Common Mistakes to Avoid in Capital Gains Tax Calculation
- Wrong Holding Period Classification: Selling one day before the LTCG threshold results in a much higher STCG tax rate. Always verify your exact purchase and sale dates.
- Forgetting Transfer Expenses: Brokerage, stamp duty, and legal fees are deductible. Omitting them inflates your taxable gain unnecessarily.
- Not Claiming the ₹1.25 Lakh Exemption: For listed equity LTCG, many investors forget to apply the annual exemption, resulting in overpayment.
- Applying Old Indexation Rules: From FY 2024-25, indexation benefit has been removed for property LTCG. Using old indexed cost will give incorrect results.

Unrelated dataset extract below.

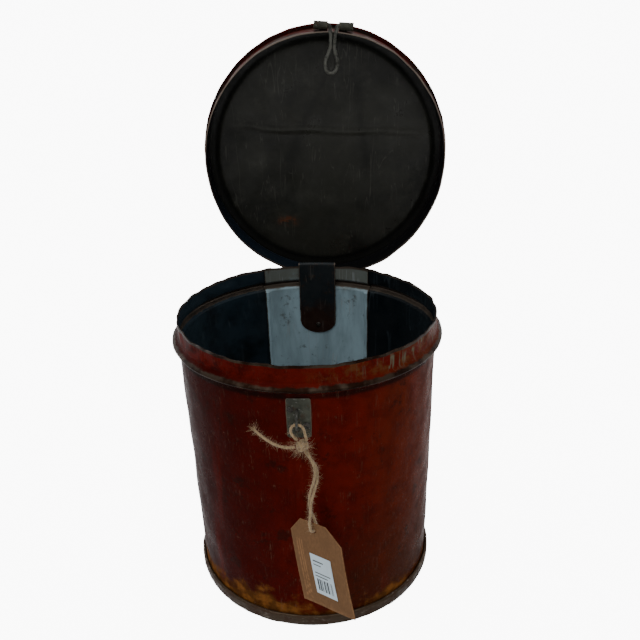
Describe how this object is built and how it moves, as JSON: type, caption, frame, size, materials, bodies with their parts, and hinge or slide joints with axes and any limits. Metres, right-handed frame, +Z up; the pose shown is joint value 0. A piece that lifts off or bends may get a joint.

- Ignoring Cess: The 4% Health & Education Cess is mandatory. Your actual tax is always higher than the base rate suggests.
- Mixing Asset Type Rules: Debt fund gains, property gains, and equity gains have different holding periods and tax rates. Do not apply equity rules to property or vice versa.
Frequently Asked Questions About Capital Gains Tax
Q: What is the difference between STCG and LTCG?
A: Short-Term Capital Gains (STCG) apply when an asset is sold within the specified holding period (e.g., 12 months for listed equity, 24 months for property). Long-Term Capital Gains (LTCG) apply when held beyond that period. LTCG typically attracts a lower tax rate.
Q: Is there any exemption on LTCG for stocks and mutual funds?
A: Yes. Under Section 112A, LTCG on listed equity shares and equity-oriented mutual funds up to ₹1.25 lakh per financial year is fully exempt from tax. Tax applies only on the amount exceeding this threshold.
Q: How are debt mutual fund gains taxed after FY 2023-24?
A: From FY 2023-24, gains from debt mutual funds (purchased on or after 1 April 2023) are taxed at your income tax slab rate regardless of holding period. There is no separate STCG/LTCG distinction or indexation benefit for these funds.
Q: Can I save capital gains tax on property by reinvesting?
A: Yes. Under Section 54, you can claim LTCG exemption by reinvesting in another residential property within 2 years of sale (or 3 years for construction). Alternatively, under Section 54EC, you can invest up to ₹50 lakh in specified bonds (NHAI/REC) within 6 months of sale.